INSTRUCTION => Return only the stretch of the material below that begins with the line containing "mesh.free()" and ends with the line containing "obj.matrix_parent_inverse = Matrix.Identity(4)", exactly; both of those lines belong to it.

_ _ _ _ _ _ _

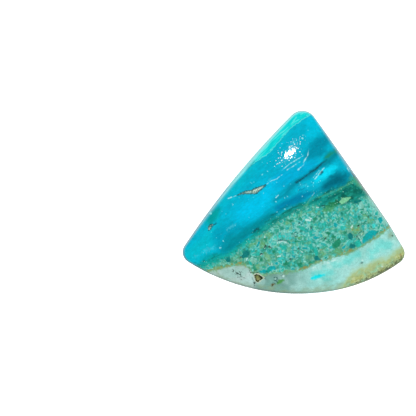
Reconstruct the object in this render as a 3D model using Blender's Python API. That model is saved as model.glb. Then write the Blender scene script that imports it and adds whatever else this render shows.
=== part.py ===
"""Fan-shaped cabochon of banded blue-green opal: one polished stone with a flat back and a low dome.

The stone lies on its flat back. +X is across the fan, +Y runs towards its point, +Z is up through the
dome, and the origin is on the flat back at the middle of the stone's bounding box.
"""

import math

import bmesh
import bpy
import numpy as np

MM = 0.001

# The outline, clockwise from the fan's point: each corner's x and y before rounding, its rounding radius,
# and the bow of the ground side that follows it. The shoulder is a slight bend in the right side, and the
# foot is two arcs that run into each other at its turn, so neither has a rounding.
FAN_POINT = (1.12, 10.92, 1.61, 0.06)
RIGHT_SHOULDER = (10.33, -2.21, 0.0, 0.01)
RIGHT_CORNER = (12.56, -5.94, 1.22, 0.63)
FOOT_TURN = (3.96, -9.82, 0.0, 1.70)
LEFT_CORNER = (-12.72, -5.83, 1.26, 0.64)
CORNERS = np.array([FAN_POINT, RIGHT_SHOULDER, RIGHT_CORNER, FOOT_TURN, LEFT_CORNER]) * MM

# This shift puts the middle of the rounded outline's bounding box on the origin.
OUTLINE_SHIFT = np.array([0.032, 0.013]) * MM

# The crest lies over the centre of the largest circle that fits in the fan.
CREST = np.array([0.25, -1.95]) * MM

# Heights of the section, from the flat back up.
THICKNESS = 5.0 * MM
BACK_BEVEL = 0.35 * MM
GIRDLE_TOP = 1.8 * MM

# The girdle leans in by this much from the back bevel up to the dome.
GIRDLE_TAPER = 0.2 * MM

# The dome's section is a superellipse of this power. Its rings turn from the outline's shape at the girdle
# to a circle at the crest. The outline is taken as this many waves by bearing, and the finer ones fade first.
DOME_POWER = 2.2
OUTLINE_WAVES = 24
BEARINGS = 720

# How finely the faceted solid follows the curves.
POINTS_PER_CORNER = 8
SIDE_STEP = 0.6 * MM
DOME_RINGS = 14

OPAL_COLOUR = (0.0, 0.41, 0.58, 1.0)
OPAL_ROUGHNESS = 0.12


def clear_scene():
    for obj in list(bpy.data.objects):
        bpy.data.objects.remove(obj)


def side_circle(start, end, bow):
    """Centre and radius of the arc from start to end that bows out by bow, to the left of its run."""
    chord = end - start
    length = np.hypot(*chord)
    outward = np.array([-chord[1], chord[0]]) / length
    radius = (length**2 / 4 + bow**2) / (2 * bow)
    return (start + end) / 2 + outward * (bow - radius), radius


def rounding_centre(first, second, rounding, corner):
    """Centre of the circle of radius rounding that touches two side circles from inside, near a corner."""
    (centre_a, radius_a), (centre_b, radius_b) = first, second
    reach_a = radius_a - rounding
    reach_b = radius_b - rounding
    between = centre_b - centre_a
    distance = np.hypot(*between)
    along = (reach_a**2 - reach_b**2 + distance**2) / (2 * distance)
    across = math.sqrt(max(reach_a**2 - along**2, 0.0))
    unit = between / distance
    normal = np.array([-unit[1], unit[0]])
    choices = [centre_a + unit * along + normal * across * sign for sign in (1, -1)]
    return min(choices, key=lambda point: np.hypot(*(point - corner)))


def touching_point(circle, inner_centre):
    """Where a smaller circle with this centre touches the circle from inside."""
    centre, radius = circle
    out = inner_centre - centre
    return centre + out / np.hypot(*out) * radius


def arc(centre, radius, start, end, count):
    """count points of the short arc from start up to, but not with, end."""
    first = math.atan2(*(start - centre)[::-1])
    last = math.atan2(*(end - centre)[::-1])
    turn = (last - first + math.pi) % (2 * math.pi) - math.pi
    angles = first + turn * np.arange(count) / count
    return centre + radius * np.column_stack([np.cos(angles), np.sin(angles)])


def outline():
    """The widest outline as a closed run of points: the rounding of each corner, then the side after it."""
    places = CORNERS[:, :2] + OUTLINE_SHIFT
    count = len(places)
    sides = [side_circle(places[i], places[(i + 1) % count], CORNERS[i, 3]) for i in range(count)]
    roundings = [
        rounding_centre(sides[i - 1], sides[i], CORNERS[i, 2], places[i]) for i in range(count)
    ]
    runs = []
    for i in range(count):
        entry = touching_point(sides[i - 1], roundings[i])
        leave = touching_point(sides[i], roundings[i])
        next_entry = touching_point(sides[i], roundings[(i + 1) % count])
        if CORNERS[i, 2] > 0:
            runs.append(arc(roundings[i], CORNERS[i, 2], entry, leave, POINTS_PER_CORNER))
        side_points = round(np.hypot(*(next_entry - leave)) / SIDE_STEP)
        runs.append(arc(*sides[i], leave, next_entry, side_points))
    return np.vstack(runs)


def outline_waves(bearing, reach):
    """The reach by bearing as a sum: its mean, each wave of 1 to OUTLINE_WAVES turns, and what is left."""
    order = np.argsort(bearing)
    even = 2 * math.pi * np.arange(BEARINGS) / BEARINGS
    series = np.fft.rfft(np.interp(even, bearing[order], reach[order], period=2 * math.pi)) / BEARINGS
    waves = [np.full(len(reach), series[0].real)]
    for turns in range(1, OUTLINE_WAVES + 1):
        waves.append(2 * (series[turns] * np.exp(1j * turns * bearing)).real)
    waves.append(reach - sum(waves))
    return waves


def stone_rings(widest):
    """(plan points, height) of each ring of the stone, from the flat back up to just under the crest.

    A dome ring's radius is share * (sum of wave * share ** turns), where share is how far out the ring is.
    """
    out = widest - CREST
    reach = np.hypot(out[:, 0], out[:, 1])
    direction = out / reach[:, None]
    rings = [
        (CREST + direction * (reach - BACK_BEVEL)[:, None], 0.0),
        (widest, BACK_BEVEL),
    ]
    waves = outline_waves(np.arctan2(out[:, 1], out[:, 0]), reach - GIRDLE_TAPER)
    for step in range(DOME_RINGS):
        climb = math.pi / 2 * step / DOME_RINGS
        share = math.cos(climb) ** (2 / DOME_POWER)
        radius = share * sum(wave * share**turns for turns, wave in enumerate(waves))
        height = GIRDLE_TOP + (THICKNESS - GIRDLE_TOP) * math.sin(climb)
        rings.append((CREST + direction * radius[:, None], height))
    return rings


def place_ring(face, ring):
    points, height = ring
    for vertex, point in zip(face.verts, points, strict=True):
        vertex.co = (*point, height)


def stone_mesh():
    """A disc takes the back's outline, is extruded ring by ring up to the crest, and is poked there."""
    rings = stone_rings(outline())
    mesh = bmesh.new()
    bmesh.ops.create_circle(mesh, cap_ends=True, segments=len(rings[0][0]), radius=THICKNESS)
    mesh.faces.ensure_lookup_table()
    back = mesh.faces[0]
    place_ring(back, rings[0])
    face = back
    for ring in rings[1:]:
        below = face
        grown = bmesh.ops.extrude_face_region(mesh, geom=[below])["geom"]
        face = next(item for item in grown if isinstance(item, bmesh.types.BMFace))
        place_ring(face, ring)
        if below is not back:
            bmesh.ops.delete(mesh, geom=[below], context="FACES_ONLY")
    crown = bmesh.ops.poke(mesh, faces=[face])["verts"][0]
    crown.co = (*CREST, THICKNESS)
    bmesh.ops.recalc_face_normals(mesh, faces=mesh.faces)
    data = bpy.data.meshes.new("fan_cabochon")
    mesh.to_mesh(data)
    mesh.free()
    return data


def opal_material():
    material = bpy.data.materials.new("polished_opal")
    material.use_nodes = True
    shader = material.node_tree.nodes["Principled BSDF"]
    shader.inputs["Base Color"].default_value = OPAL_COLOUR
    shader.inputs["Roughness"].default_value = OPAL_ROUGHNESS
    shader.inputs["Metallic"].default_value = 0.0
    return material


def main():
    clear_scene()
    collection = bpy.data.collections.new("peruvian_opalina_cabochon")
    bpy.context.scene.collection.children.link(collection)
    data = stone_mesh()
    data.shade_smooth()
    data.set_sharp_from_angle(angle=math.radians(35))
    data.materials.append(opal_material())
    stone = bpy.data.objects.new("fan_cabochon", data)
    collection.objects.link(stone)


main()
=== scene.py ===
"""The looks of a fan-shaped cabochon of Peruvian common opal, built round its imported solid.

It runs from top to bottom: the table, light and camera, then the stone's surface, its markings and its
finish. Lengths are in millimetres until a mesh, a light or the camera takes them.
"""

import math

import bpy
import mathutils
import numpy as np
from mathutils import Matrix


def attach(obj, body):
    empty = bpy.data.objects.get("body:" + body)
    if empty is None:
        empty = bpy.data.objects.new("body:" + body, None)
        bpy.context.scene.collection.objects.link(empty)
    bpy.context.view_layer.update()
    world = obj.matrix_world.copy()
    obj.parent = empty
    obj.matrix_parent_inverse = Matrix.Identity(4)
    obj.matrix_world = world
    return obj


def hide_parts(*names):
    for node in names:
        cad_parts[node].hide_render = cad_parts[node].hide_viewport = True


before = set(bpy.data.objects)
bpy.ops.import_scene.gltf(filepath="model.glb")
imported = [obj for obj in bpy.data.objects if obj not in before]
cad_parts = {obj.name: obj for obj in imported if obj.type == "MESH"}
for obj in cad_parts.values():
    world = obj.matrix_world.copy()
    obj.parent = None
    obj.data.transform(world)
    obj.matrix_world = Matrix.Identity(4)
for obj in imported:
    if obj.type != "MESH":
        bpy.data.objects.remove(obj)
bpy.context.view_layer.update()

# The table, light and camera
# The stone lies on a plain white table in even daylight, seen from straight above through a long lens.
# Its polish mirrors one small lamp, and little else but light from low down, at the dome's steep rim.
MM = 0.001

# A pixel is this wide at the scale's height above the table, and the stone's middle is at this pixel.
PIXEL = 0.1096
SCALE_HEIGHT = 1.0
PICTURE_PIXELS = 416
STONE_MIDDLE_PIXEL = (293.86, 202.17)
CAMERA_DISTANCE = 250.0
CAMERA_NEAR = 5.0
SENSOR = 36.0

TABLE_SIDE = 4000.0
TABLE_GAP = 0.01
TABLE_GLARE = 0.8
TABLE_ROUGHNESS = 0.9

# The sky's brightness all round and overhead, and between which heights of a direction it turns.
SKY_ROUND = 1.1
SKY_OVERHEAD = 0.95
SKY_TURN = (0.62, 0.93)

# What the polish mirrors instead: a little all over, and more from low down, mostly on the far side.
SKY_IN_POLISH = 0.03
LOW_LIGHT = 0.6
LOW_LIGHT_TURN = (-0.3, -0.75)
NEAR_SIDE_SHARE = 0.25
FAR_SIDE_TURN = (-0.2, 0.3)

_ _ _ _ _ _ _

RESULT =>
    mesh.free()
    return data


def opal_material():
    material = bpy.data.materials.new("polished_opal")
    material.use_nodes = True
    shader = material.node_tree.nodes["Principled BSDF"]
    shader.inputs["Base Color"].default_value = OPAL_COLOUR
    shader.inputs["Roughness"].default_value = OPAL_ROUGHNESS
    shader.inputs["Metallic"].default_value = 0.0
    return material


def main():
    clear_scene()
    collection = bpy.data.collections.new("peruvian_opalina_cabochon")
    bpy.context.scene.collection.children.link(collection)
    data = stone_mesh()
    data.shade_smooth()
    data.set_sharp_from_angle(angle=math.radians(35))
    data.materials.append(opal_material())
    stone = bpy.data.objects.new("fan_cabochon", data)
    collection.objects.link(stone)


main()
=== scene.py ===
"""The looks of a fan-shaped cabochon of Peruvian common opal, built round its imported solid.

It runs from top to bottom: the table, light and camera, then the stone's surface, its markings and its
finish. Lengths are in millimetres until a mesh, a light or the camera takes them.
"""

import math

import bpy
import mathutils
import numpy as np
from mathutils import Matrix


def attach(obj, body):
    empty = bpy.data.objects.get("body:" + body)
    if empty is None:
        empty = bpy.data.objects.new("body:" + body, None)
        bpy.context.scene.collection.objects.link(empty)
    bpy.context.view_layer.update()
    world = obj.matrix_world.copy()
    obj.parent = empty
    obj.matrix_parent_inverse = Matrix.Identity(4)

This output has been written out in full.